**Set problem**
The data must be written out once more, precisely as given.

**Collected material**
==============================
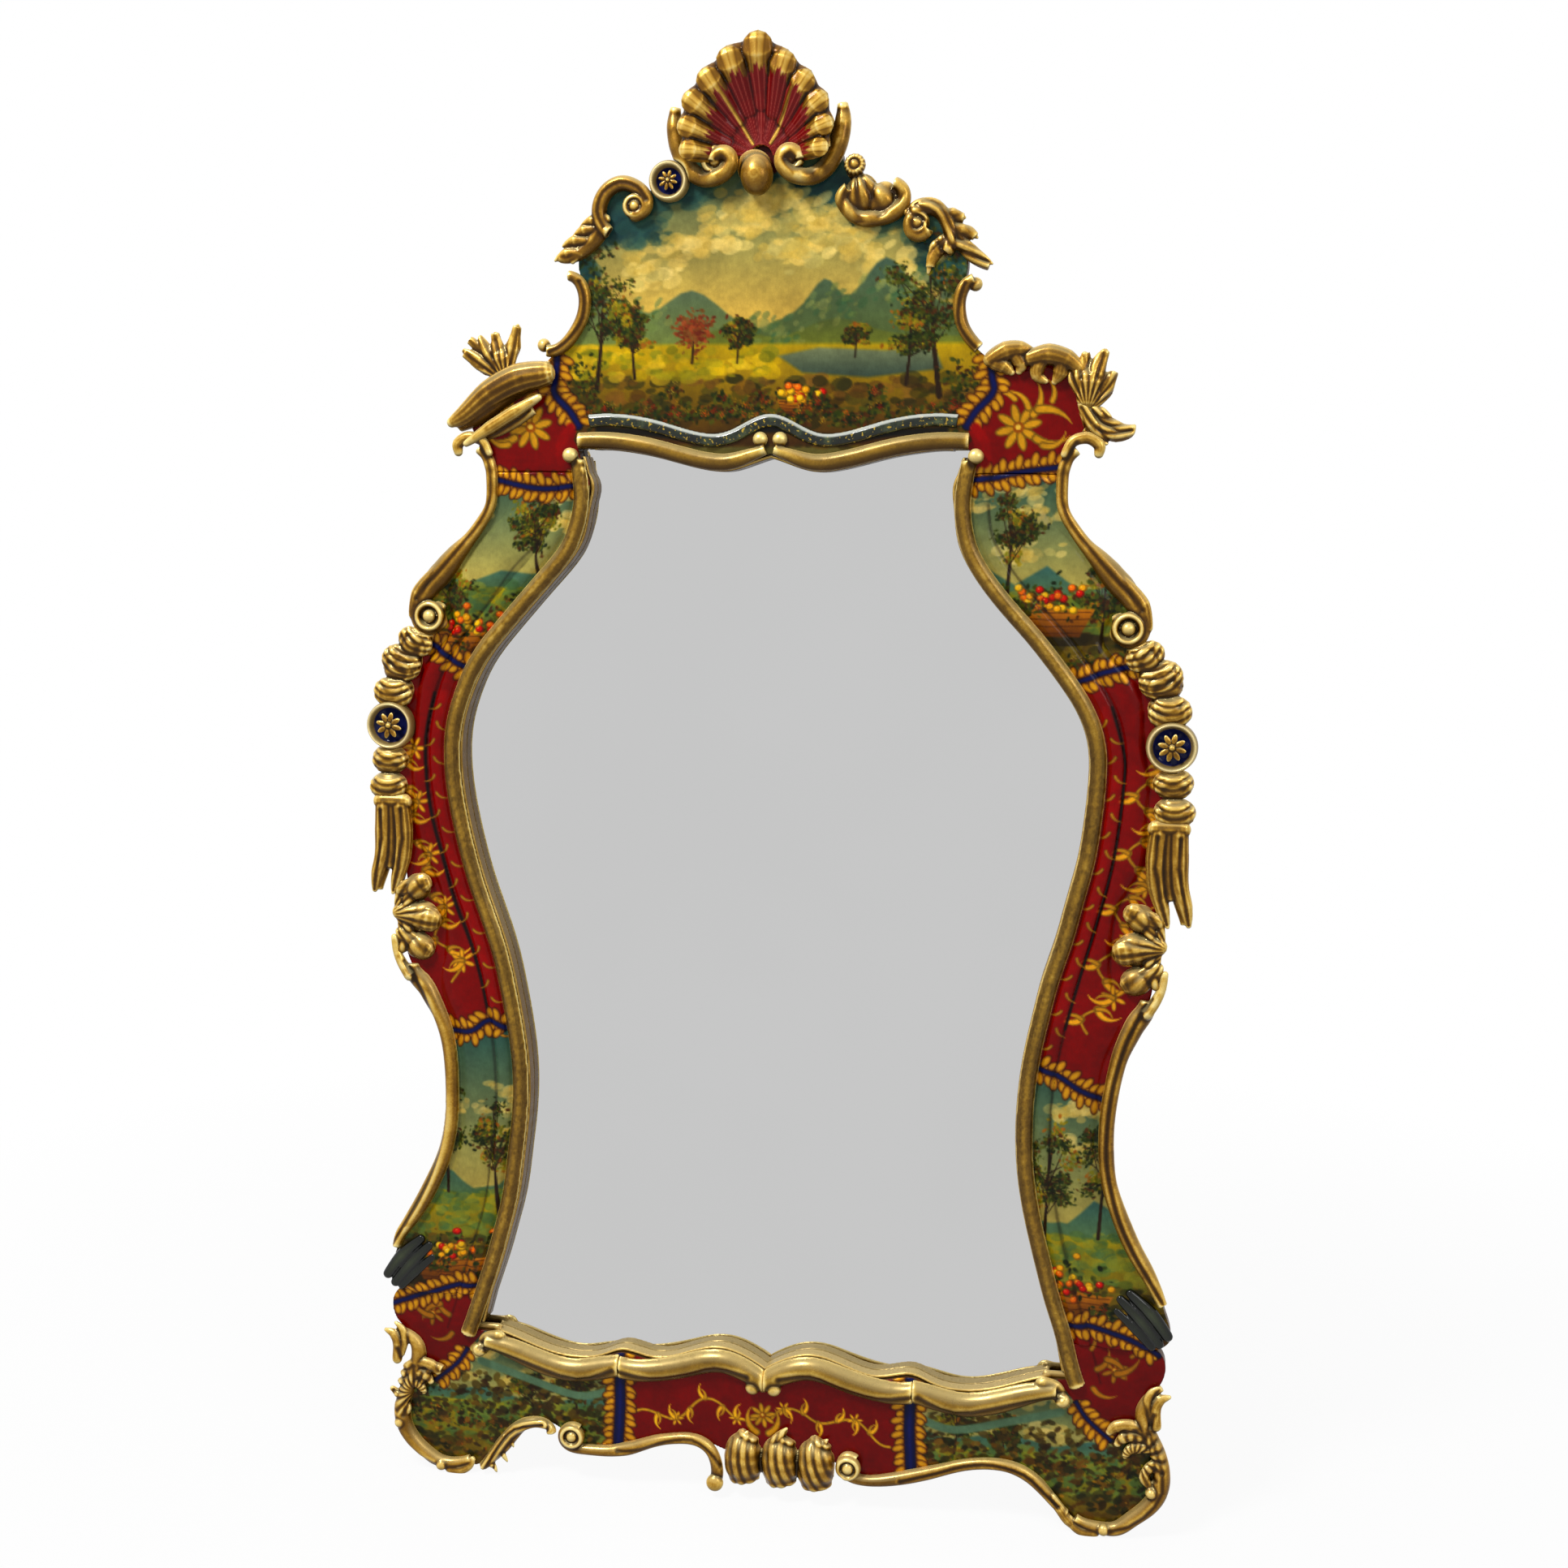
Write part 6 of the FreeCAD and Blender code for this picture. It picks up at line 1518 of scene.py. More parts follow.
class Cut(Enum):
    """How the carver's gouge crosses a form."""

    ACROSS = "ribs across the run"
    ALONG = "flutes along the run"
    GROOVE = "one groove along the run"
    RAYS = "flutes out from a point"


@dataclass(frozen=True)
class Carving:
    """One set of gouge cuts over a part of an ornament."""

    cut: Cut
    line: Line
    pitch: float
    depth: float
    reach: float = 60.0
    bow: float = 0.0

    def weights(self, points: np.ndarray, normals: np.ndarray) -> np.ndarray:
        """How deep the gouge goes at each vertex, from 0 to 1.

        Args:
            points: across, out and up for each vertex.
            normals: the vertex normals in the frame.

        Returns:
            One weight for each vertex.
        """
        across, up = points[:, 0], points[:, 2]
        face = np.clip((-normals[:, 1] + 0.25) * 2.2, 0.0, 1.0)
        if self.cut is Cut.RAYS:
            (cx, cz), (tx, tz) = self.line[0], self.line[-1]
            length = math.hypot(tx - cx, tz - cz)
            distance = np.hypot(across - cx, up - cz)
            angle = np.arctan2(up - cz, across - cx) - math.atan2(tz - cz, tx - cx)
            angle = (angle + math.pi) % math.tau - math.pi
            wave = 0.5 - 0.5 * np.cos(angle * math.tau / self.pitch)
            within = np.clip((distance - 0.10 * length) / (0.25 * length), 0, 1)
            within *= np.clip((self.reach - distance) / 4.0, 0, 1)
            return wave ** 1.5 * within * face
        run, beside = along(self.line, across, up)
        within = np.clip((self.reach - np.abs(beside)) / 3.0, 0, 1)
        if self.cut is Cut.ACROSS:
            phase = (run + self.bow * (beside / max(self.reach, 1.0)) ** 2) / self.pitch
            wave = (0.5 - 0.5 * np.cos(phase * math.tau)) ** 1.6
        elif self.cut is Cut.ALONG:
            wave = (0.5 - 0.5 * np.cos(beside / self.pitch * math.tau + math.pi)) ** 1.4
        else:
            wave = np.exp(-(beside / self.pitch) ** 2)
        return wave * within * face


def join_parts(parts: Sequence[Piece]) -> Piece:
    """Joins parts into the first of them.

    Args:
        parts: mesh objects whose places are in their meshes.

    Returns:
        The joined object.
    """
    deselect_all()
    for part in parts:
        part.select_set(True)
    bpy.context.view_layer.objects.active = parts[0]
    if len(parts) > 1:
        bpy.ops.object.join()
    return parts[0]


def oval(spot: Vector, reach: Point, deep: float, turn: float, pivot: Vector,
         rounds: tuple[int, int] = (28, 18)) -> Piece:
    """An oval solid turned in the plane of the wall.

    Args:
        spot: its middle before it is turned.
        reach: half its length and half its width in millimetres.
        deep: half its depth in millimetres.
        turn: the turn in radians.
        pivot: the point that it is turned about.
        rounds: its segments and rings.

    Returns:
        The solid.
    """
    deselect_all()
    bpy.ops.mesh.primitive_uv_sphere_add(segments=rounds[0], ring_count=rounds[1], radius=1.0,
                                         location=spot)
    solid = bpy.context.object
    shape_all(solid, bpy.ops.transform.resize, value=(reach[0] * MM, deep * MM, reach[1] * MM))
    keep_place()
    shape_all(solid, bpy.ops.transform.rotate, value=turn, orient_axis="Y", center_override=pivot)
    return solid


@dataclass(frozen=True)
class Lobe:
    """A rounded leaf or knob of a carving, grown along a short line."""

    start: Point
    end: Point
    half: float
    out: float = 41.0
    deep: float = 8.0

    def build(self) -> Piece:
        """Builds the lobe as a stretched and turned round form."""
        (ax, az), (bx, bz) = self.start, self.end
        middle = place(0.5 * (ax + bx), 0.5 * (az + bz), self.out)
        stretch = max(0.5 * math.hypot(bx - ax, bz - az) + 0.55 * self.half, self.half)
        return oval(middle, (stretch, self.half), self.deep, math.atan2(bz - az, bx - ax), middle)


@dataclass(frozen=True)
class Limb:
    """A leaf, arm or roll that swells and tapers along a curved line."""

    line: Line
    halves: tuple[float, ...]
    out: float | tuple[float, ...] = 40.0
    deep: float = 0.8
    cuts: int = 5

    def build(self) -> Piece:
        """Draws the limb as a round curve of changing width, then flattens it in depth."""
        line = smooth_line(self.line, self.cuts)
        places = np.linspace(0.0, 1.0, len(line))
        knots = np.linspace(0.0, 1.0, len(self.halves))
        halves = np.interp(places, knots, self.halves)
        outs = (self.out,) * len(self.halves) if isinstance(self.out, float) else self.out
        depths = np.interp(places, np.linspace(0.0, 1.0, len(outs)), outs)
        rounded = self.round_ends(line, halves, depths)
        data = bpy.data.curves.new("limb", "CURVE")
        data.dimensions = "3D"
        data.bevel_depth = 1.0
        data.bevel_resolution = 4
        data.use_fill_caps = True
        spline = data.splines.new("POLY")
        spline.points.add(len(rounded) - 1)
        for point, (across, up, out, half) in zip(spline.points, rounded):
            point.co = (*place(across, up, out / self.deep), 1.0)
            point.radius = half * MM
        limb = bpy.data.objects.new("limb", data)
        bpy.context.scene.collection.objects.link(limb)
        activate(limb)
        bpy.ops.object.convert(target="MESH")
        limb = bpy.context.object
        shape_all(limb, bpy.ops.transform.resize, value=(1.0, self.deep, 1.0),
                  center_override=(0.0, 0.0, 0.0))
        return limb

    def round_ends(self, line: Line, halves: np.ndarray,
                   depths: np.ndarray) -> list[tuple[float, float, float, float]]:
        """Adds short steps at both ends so that they close in a dome.

        Args:
            line: the limb's middle line.
            halves: its half width at each point.
            depths: its place out at each point.

        Returns:
            Across, up, out and half width for each point.
        """
        rows = [(x, z, out, half) for (x, z), out, half in zip(line, depths, halves)]
        for end, inner, index in ((0, 1, 0), (-1, -2, len(rows))):
            (x, z, out, half), (bx, bz, _, _) = rows[end], rows[inner]
            length = math.hypot(x - bx, z - bz) or 1.0
            ux, uz = (x - bx) / length, (z - bz) / length
            domes = [(x + ux * half * run, z + uz * half * run, out, half * wide)
                     for run, wide in ((0.5, 0.87), (0.85, 0.53), (0.98, 0.15))]
            if index == 0:
                rows = [*reversed(domes), *rows]
            else:
                rows = [*rows, *domes]
        return rows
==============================
**Result of this task**
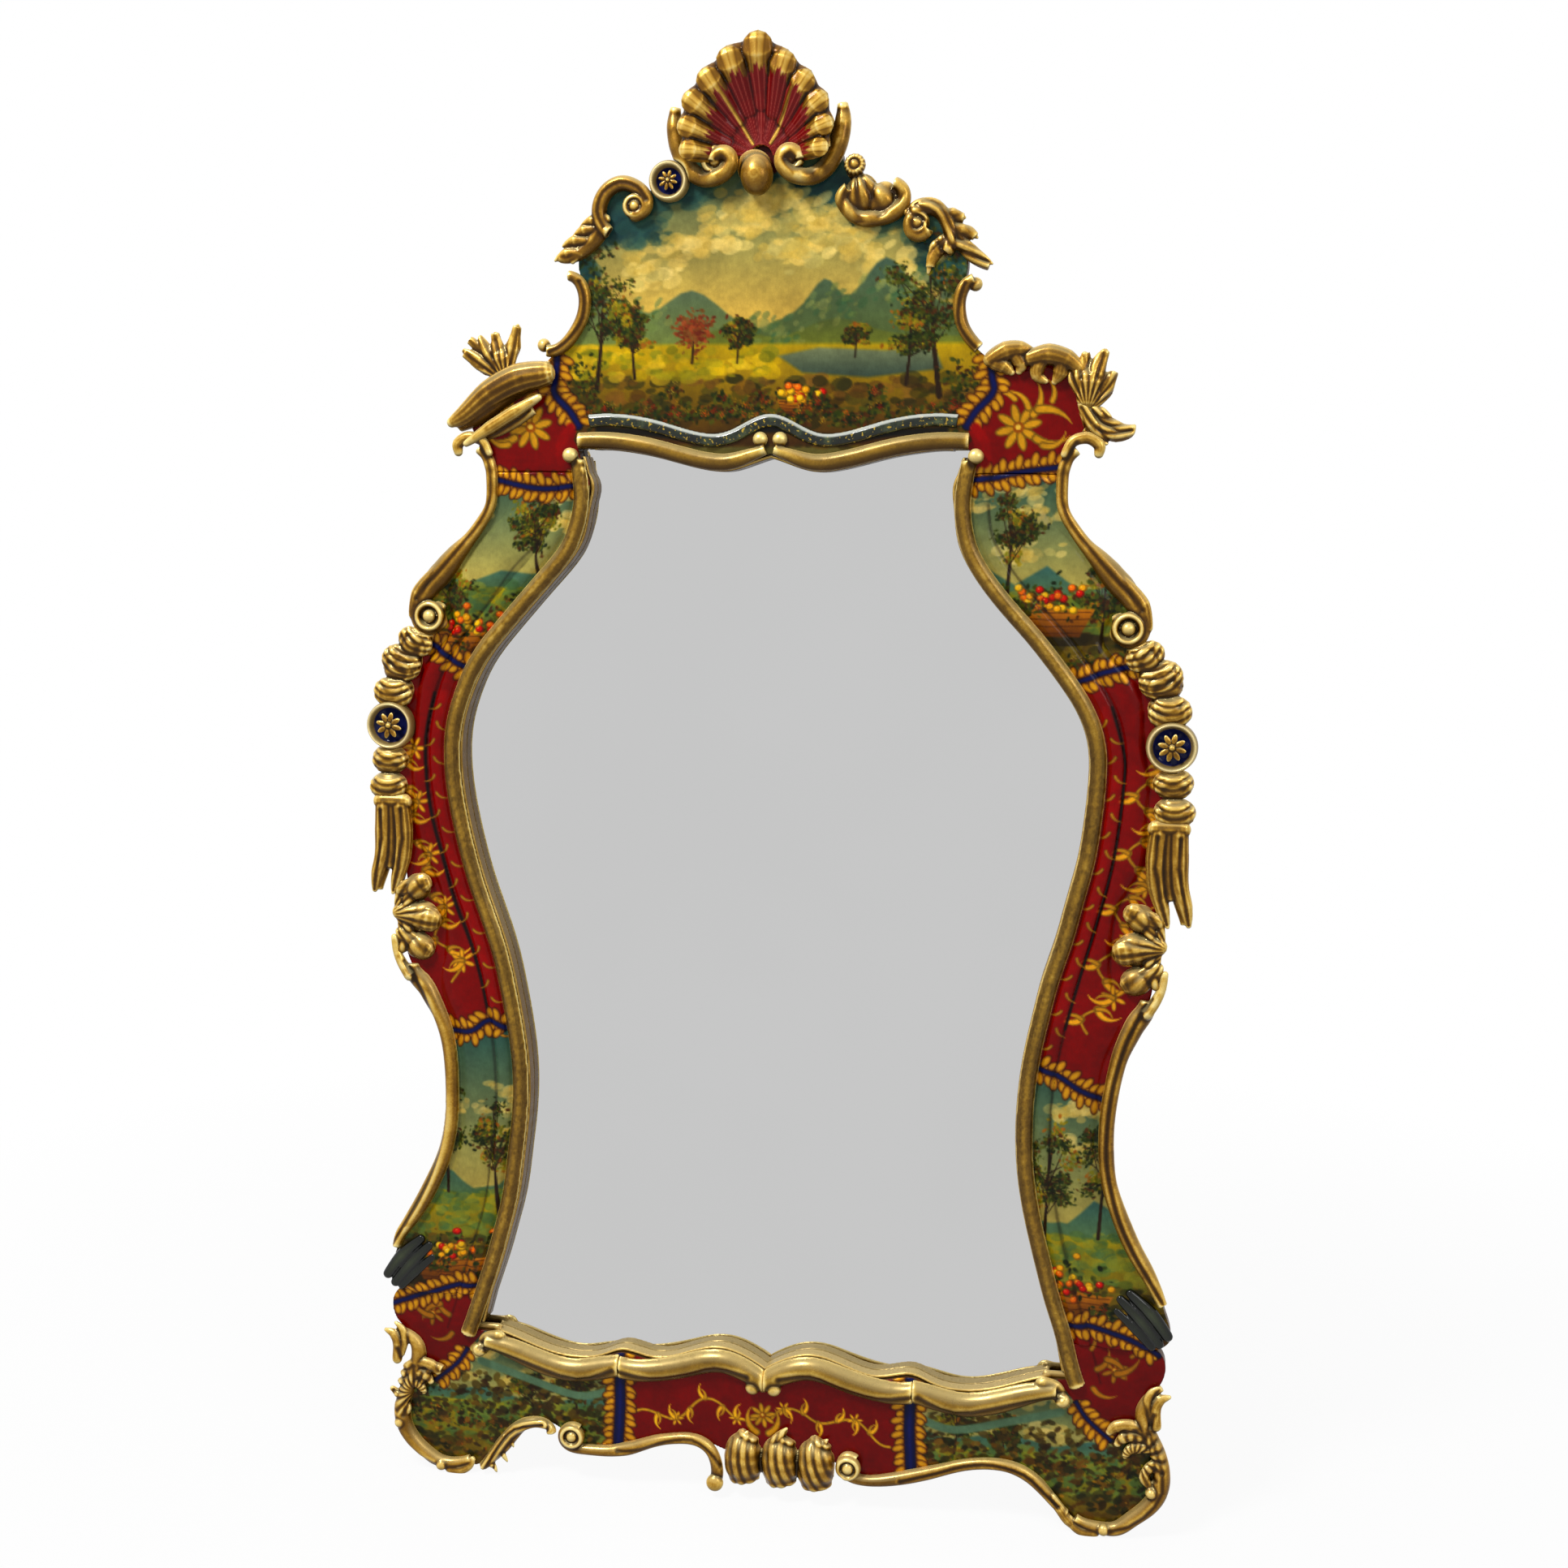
Write part 6 of the FreeCAD and Blender code for this picture. It picks up at line 1518 of scene.py. More parts follow.
class Cut(Enum):
    """How the carver's gouge crosses a form."""

    ACROSS = "ribs across the run"
    ALONG = "flutes along the run"
    GROOVE = "one groove along the run"
    RAYS = "flutes out from a point"


@dataclass(frozen=True)
class Carving:
    """One set of gouge cuts over a part of an ornament."""

    cut: Cut
    line: Line
    pitch: float
    depth: float
    reach: float = 60.0
    bow: float = 0.0

    def weights(self, points: np.ndarray, normals: np.ndarray) -> np.ndarray:
        """How deep the gouge goes at each vertex, from 0 to 1.

        Args:
            points: across, out and up for each vertex.
            normals: the vertex normals in the frame.

        Returns:
            One weight for each vertex.
        """
        across, up = points[:, 0], points[:, 2]
        face = np.clip((-normals[:, 1] + 0.25) * 2.2, 0.0, 1.0)
        if self.cut is Cut.RAYS:
            (cx, cz), (tx, tz) = self.line[0], self.line[-1]
            length = math.hypot(tx - cx, tz - cz)
            distance = np.hypot(across - cx, up - cz)
            angle = np.arctan2(up - cz, across - cx) - math.atan2(tz - cz, tx - cx)
            angle = (angle + math.pi) % math.tau - math.pi
            wave = 0.5 - 0.5 * np.cos(angle * math.tau / self.pitch)
            within = np.clip((distance - 0.10 * length) / (0.25 * length), 0, 1)
            within *= np.clip((self.reach - distance) / 4.0, 0, 1)
            return wave ** 1.5 * within * face
        run, beside = along(self.line, across, up)
        within = np.clip((self.reach - np.abs(beside)) / 3.0, 0, 1)
        if self.cut is Cut.ACROSS:
            phase = (run + self.bow * (beside / max(self.reach, 1.0)) ** 2) / self.pitch
            wave = (0.5 - 0.5 * np.cos(phase * math.tau)) ** 1.6
        elif self.cut is Cut.ALONG:
            wave = (0.5 - 0.5 * np.cos(beside / self.pitch * math.tau + math.pi)) ** 1.4
        else:
            wave = np.exp(-(beside / self.pitch) ** 2)
        return wave * within * face


def join_parts(parts: Sequence[Piece]) -> Piece:
    """Joins parts into the first of them.

    Args:
        parts: mesh objects whose places are in their meshes.

    Returns:
        The joined object.
    """
    deselect_all()
    for part in parts:
        part.select_set(True)
    bpy.context.view_layer.objects.active = parts[0]
    if len(parts) > 1:
        bpy.ops.object.join()
    return parts[0]


def oval(spot: Vector, reach: Point, deep: float, turn: float, pivot: Vector,
         rounds: tuple[int, int] = (28, 18)) -> Piece:
    """An oval solid turned in the plane of the wall.

    Args:
        spot: its middle before it is turned.
        reach: half its length and half its width in millimetres.
        deep: half its depth in millimetres.
        turn: the turn in radians.
        pivot: the point that it is turned about.
        rounds: its segments and rings.

    Returns:
        The solid.
    """
    deselect_all()
    bpy.ops.mesh.primitive_uv_sphere_add(segments=rounds[0], ring_count=rounds[1], radius=1.0,
                                         location=spot)
    solid = bpy.context.object
    shape_all(solid, bpy.ops.transform.resize, value=(reach[0] * MM, deep * MM, reach[1] * MM))
    keep_place()
    shape_all(solid, bpy.ops.transform.rotate, value=turn, orient_axis="Y", center_override=pivot)
    return solid


@dataclass(frozen=True)
class Lobe:
    """A rounded leaf or knob of a carving, grown along a short line."""

    start: Point
    end: Point
    half: float
    out: float = 41.0
    deep: float = 8.0

    def build(self) -> Piece:
        """Builds the lobe as a stretched and turned round form."""
        (ax, az), (bx, bz) = self.start, self.end
        middle = place(0.5 * (ax + bx), 0.5 * (az + bz), self.out)
        stretch = max(0.5 * math.hypot(bx - ax, bz - az) + 0.55 * self.half, self.half)
        return oval(middle, (stretch, self.half), self.deep, math.atan2(bz - az, bx - ax), middle)


@dataclass(frozen=True)
class Limb:
    """A leaf, arm or roll that swells and tapers along a curved line."""

    line: Line
    halves: tuple[float, ...]
    out: float | tuple[float, ...] = 40.0
    deep: float = 0.8
    cuts: int = 5

    def build(self) -> Piece:
        """Draws the limb as a round curve of changing width, then flattens it in depth."""
        line = smooth_line(self.line, self.cuts)
        places = np.linspace(0.0, 1.0, len(line))
        knots = np.linspace(0.0, 1.0, len(self.halves))
        halves = np.interp(places, knots, self.halves)
        outs = (self.out,) * len(self.halves) if isinstance(self.out, float) else self.out
        depths = np.interp(places, np.linspace(0.0, 1.0, len(outs)), outs)
        rounded = self.round_ends(line, halves, depths)
        data = bpy.data.curves.new("limb", "CURVE")
        data.dimensions = "3D"
        data.bevel_depth = 1.0
        data.bevel_resolution = 4
        data.use_fill_caps = True
        spline = data.splines.new("POLY")
        spline.points.add(len(rounded) - 1)
        for point, (across, up, out, half) in zip(spline.points, rounded):
            point.co = (*place(across, up, out / self.deep), 1.0)
            point.radius = half * MM
        limb = bpy.data.objects.new("limb", data)
        bpy.context.scene.collection.objects.link(limb)
        activate(limb)
        bpy.ops.object.convert(target="MESH")
        limb = bpy.context.object
        shape_all(limb, bpy.ops.transform.resize, value=(1.0, self.deep, 1.0),
                  center_override=(0.0, 0.0, 0.0))
        return limb

    def round_ends(self, line: Line, halves: np.ndarray,
                   depths: np.ndarray) -> list[tuple[float, float, float, float]]:
        """Adds short steps at both ends so that they close in a dome.

        Args:
            line: the limb's middle line.
            halves: its half width at each point.
            depths: its place out at each point.

        Returns:
            Across, up, out and half width for each point.
        """
        rows = [(x, z, out, half) for (x, z), out, half in zip(line, depths, halves)]
        for end, inner, index in ((0, 1, 0), (-1, -2, len(rows))):
            (x, z, out, half), (bx, bz, _, _) = rows[end], rows[inner]
            length = math.hypot(x - bx, z - bz) or 1.0
            ux, uz = (x - bx) / length, (z - bz) / length
            domes = [(x + ux * half * run, z + uz * half * run, out, half * wide)
                     for run, wide in ((0.5, 0.87), (0.85, 0.53), (0.98, 0.15))]
            if index == 0:
                rows = [*reversed(domes), *rows]
            else:
                rows = [*rows, *domes]
        return rows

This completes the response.